Some people might say that what I am describing has not been their experience at all and that their relationships with their therapists were indeed the major healing factor in their therapy.

I am not here to challenge anyone’s experience. What you have experienced is certainly true for you. I would, however, suggest that you and I may define a “relationship” differently.

I think, when people talk about how the “relationships” with their therapists helped them in their healing process, what they actually describe is the therapists’ personal qualities that had a healing effect on them such as the ability to feel and express empathy and compassion, to show respect and kindness, to exercise good judgment and to demonstrate personal and professional honesty and integrity throughout their work. A therapist’s human qualities are indicators of their character, which determines how they conduct themselves with a client, and I would certainly agree that a therapist’s conduct is a major contributing factor in therapy’s outcome. But I wouldn’t confuse it with the idea of “relationship” because that idea has a distinctly different meaning. It emphasizes the mutual emotional dynamic between two people, not the specific qualities of the one person who provides service.

Confusing a therapist’s character and the way they conduct themselves with clients with the client-therapist “relationship”, I believe, is the reason why some psychotherapy research erroneously suggests that the “therapeutic relationship” is the most healing factor in therapy. What the research participants (former or current therapy clients) perceived as “relationships” with their therapists was, I think, the way therapists treated them, which, undoubtedly, affected their therapies outcomes. The way people treat us in all situations can produce either healing or harmful effect. So, naturally, when a therapist treats you with respect, kindness, honesty, objectivity etc, this will have a therapeutic effect on you. That, however, has nothing to do with the idea that your “relationship” with a therapist should become the centerpiece of your therapy.

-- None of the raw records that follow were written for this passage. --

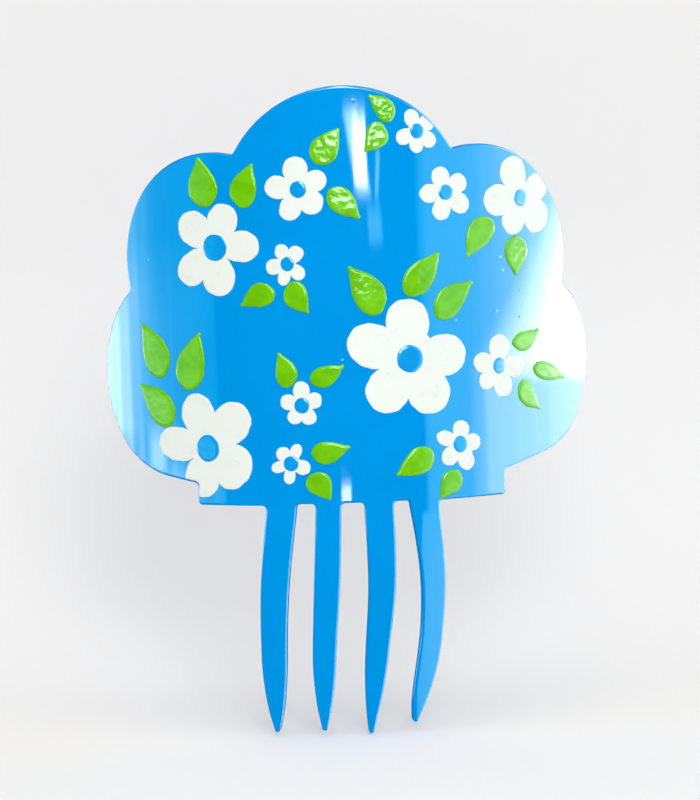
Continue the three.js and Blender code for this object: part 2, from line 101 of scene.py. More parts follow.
@dataclass(frozen=True)
class Bend:
    """How the flat sheet is bent: rolled about an upright axis, with the tines swept back."""

    face_radius: float = 95 * MM
    sweep_start: float = 2 * MM
    sweep_radius: float = 115 * MM
    sweep_angle: float = math.radians(14)
    solving_rounds: int = 25

    def _sweep(self, below: np.ndarray) -> tuple[np.ndarray, np.ndarray, np.ndarray]:
        """Follows the tines down.

        Args:
            below: Distances along the sheet below the line where the sweep starts.

        Returns:
            The sweep's angle, how far back it has gone and how far down, for each distance.
        """
        angle = np.minimum(below / self.sweep_radius, self.sweep_angle)
        straight = below - angle * self.sweep_radius
        back = self.sweep_radius * (1 - np.cos(angle)) + straight * np.sin(angle)
        drop = self.sweep_radius * np.sin(angle) + straight * np.cos(angle)
        return angle, back, drop

    def _below(self, drop: np.ndarray) -> np.ndarray:
        """The distance along the sheet for each depth below the start of the sweep.

        Args:
            drop: Depths below the line where the sweep starts.

        Returns:
            The distance along the bent sheet to each depth.
        """
        bent_drop = self.sweep_radius * math.sin(self.sweep_angle)
        curved = self.sweep_radius * np.arcsin(np.clip(drop, 0, bent_drop) / self.sweep_radius)
        return curved + np.maximum(drop - bent_drop, 0) / math.cos(self.sweep_angle)

    def place(self, flat: np.ndarray) -> np.ndarray:
        """Bends flat points.

        Args:
            flat: Points as rows of across, up and lift.

        Returns:
            The same points in the comb's own frame.
        """
        across, up, lift = flat.T
        below = np.maximum(0, -up - self.sweep_start)
        angle, back, drop = self._sweep(below)
        turn = across / self.face_radius
        radius = self.face_radius + lift * np.cos(angle)
        height = np.maximum(up, -self.sweep_start) - drop - lift * np.sin(angle)
        return np.stack(
            [radius * np.sin(turn), self.face_radius - radius * np.cos(turn) + back, height], 1
        )

    def turn_normals(self, flat: np.ndarray, normals: np.ndarray) -> np.ndarray:
        """Turns directions with the sheet.

        Args:
            flat: The flat points that the directions belong to.
            normals: Directions as rows of across, up and lift.

        Returns:
            Unit directions in the comb's own frame.
        """
        turn = flat[:, 0] / self.face_radius
        angle = self._sweep(np.maximum(0, -flat[:, 1] - self.sweep_start))[0]
        zero = np.zeros_like(turn)
        across = np.stack([np.cos(turn), np.sin(turn), zero], 1)
        up = np.stack([zero, -np.sin(angle), np.cos(angle)], 1)
        lift = np.stack(
            [np.cos(angle) * np.sin(turn), -np.cos(angle) * np.cos(turn), -np.sin(angle)], 1
        )
        turned = normals[:, :1] * across + normals[:, 1:2] * up + normals[:, 2:] * lift
        return turned / np.linalg.norm(turned, axis=1, keepdims=True)

    def flatten(self, placed: np.ndarray) -> np.ndarray:
        """Undoes the bending.

        Args:
            placed: Points in the comb's own frame.

        Returns:
            The flat points, as rows of across, up and lift.
        """
        x, y, z = placed.T
        lift = np.zeros_like(x)
        angle = np.zeros_like(x)
        for _ in range(self.solving_rounds):
            depth = -(z + lift * np.sin(angle)) - self.sweep_start
            below = self._below(np.maximum(depth, 0))
            angle, back, _ = self._sweep(below)
            reach = np.hypot(x, self.face_radius - (y - back))
            lift = (reach - self.face_radius) / np.cos(angle)
        turn = np.arctan2(x, self.face_radius - (y - back))
        up = np.where(depth > 0, -self.sweep_start - below, z)
        return np.stack([turn * self.face_radius, up, lift], 1)


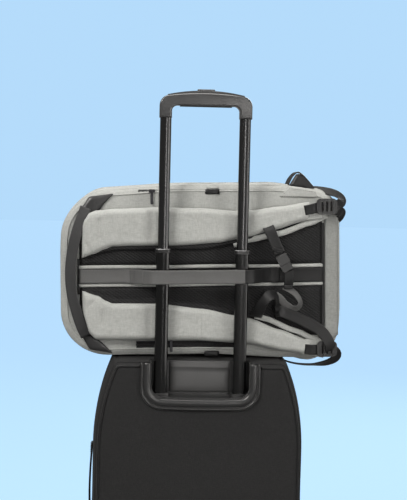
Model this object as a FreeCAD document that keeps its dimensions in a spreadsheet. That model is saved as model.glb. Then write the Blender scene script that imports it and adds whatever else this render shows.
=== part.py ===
import FreeCAD, Part
import math
import os
import Sketcher

# A rolling duffel: a wheeled upright case with a two-stage telescopic handle, and a soft duffel
# that is carried on top of it, held to the handle's tubes by its trolley strap.
#
# Millimetres, +Z up. The origin is on the floor, under the middle of the whole set. -Y is the
# case's back, the side that the handle and the duffel's harness are on; +Y is the side that opens.
# The duffel's pieces are drawn in its own frame, with x along the bag and z up from its base, and
# one placement sets the bag on the case, turned by bag_tilt.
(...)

The last point I want to make is that the word “relationship” is a bit too heavy, too big, awkward and, frankly, pretentious when applied to interactions and communications with any service provider, even when the service is designed to address the problems of a personal nature, unless you use it with an adjective “professional” that makes it clear what this relationship is and what it is not.

Since therapy is a complex process, anything that has to do with it is complex. I can go on and on exploring the subject of a “therapeutic relationship” further and connecting it to other therapy related concepts and ideas. I don’t want to do this because this has nothing to do with the most important thing, which is asking yourself if focusing on a “relationship” with your therapist at the expense of other areas of your life works for you or not. If it does, forget this article and enjoy your therapy. If it doesn’t, don’t allow your therapist or anyone else to convince you that it does.